* _SOURCE EXCERPT_
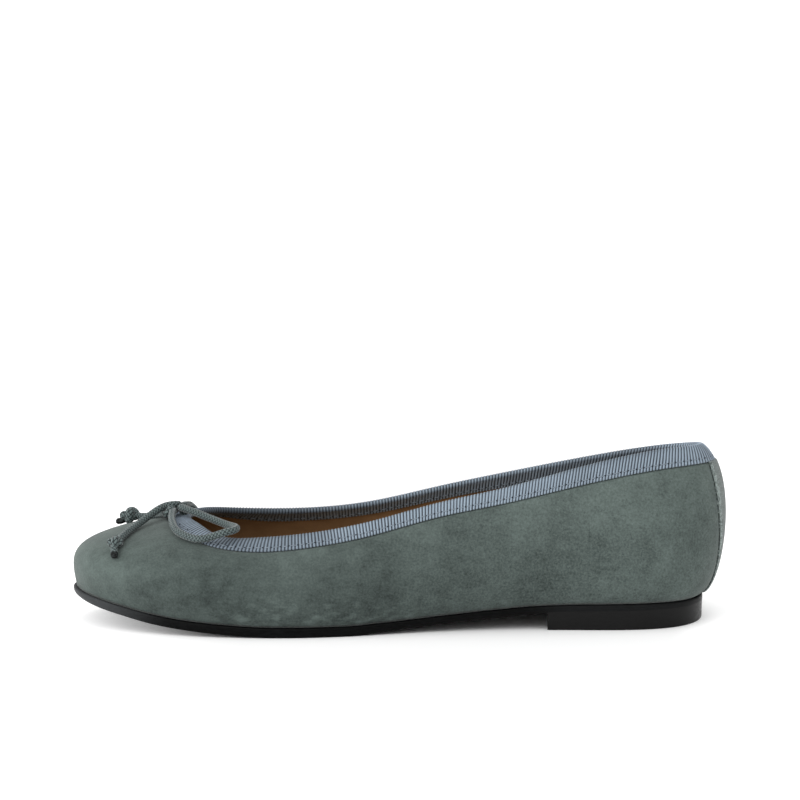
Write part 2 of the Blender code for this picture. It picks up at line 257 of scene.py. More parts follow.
# The drawstring: a round cord of braided yarn that runs inside the ribbon and comes out at the throat. Its
# two sides are tied in a soft bow, and each ends in an overhand knot with a short tail.
CORD = 2.8
CORD_SIDES = 32
BRAID_PITCH = 1.35
BRAID_PLAITS = 5
BRAID_DEPTH = 0.07
KNOT_CORD = 3.0
KNOT_LEAN = 0.5
KNOT_STEPS = 120
KNOT_HEIGHT = 1.6
TAIL_CORD = 2.7
BURNT_CORD = 2.85
FRAYED_CORD = 2.4
PATH_STEP = 0.3
BURN_STEP = 0.12
CORD_SHADE = (0.004, 0.006, 0.007)
CORD_LIGHT = (0.112, 0.145, 0.143)
BURNT_DARK = (0.003, 0.003, 0.003)
BURNT_LIGHT = (0.022, 0.027, 0.027)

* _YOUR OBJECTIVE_
Repeat the lines above exactly.

* _EXERCISE SOLUTION_
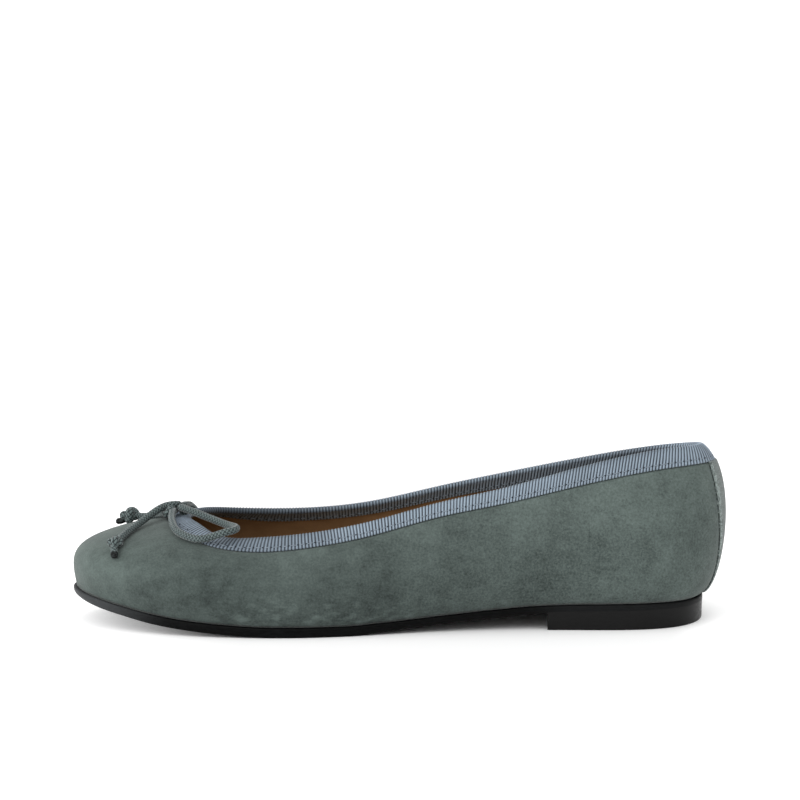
Write part 2 of the Blender code for this picture. It picks up at line 257 of scene.py. More parts follow.
# The drawstring: a round cord of braided yarn that runs inside the ribbon and comes out at the throat. Its
# two sides are tied in a soft bow, and each ends in an overhand knot with a short tail.
CORD = 2.8
CORD_SIDES = 32
BRAID_PITCH = 1.35
BRAID_PLAITS = 5
BRAID_DEPTH = 0.07
KNOT_CORD = 3.0
KNOT_LEAN = 0.5
KNOT_STEPS = 120
KNOT_HEIGHT = 1.6
TAIL_CORD = 2.7
BURNT_CORD = 2.85
FRAYED_CORD = 2.4
PATH_STEP = 0.3
BURN_STEP = 0.12
CORD_SHADE = (0.004, 0.006, 0.007)
CORD_LIGHT = (0.112, 0.145, 0.143)
BURNT_DARK = (0.003, 0.003, 0.003)
BURNT_LIGHT = (0.022, 0.027, 0.027)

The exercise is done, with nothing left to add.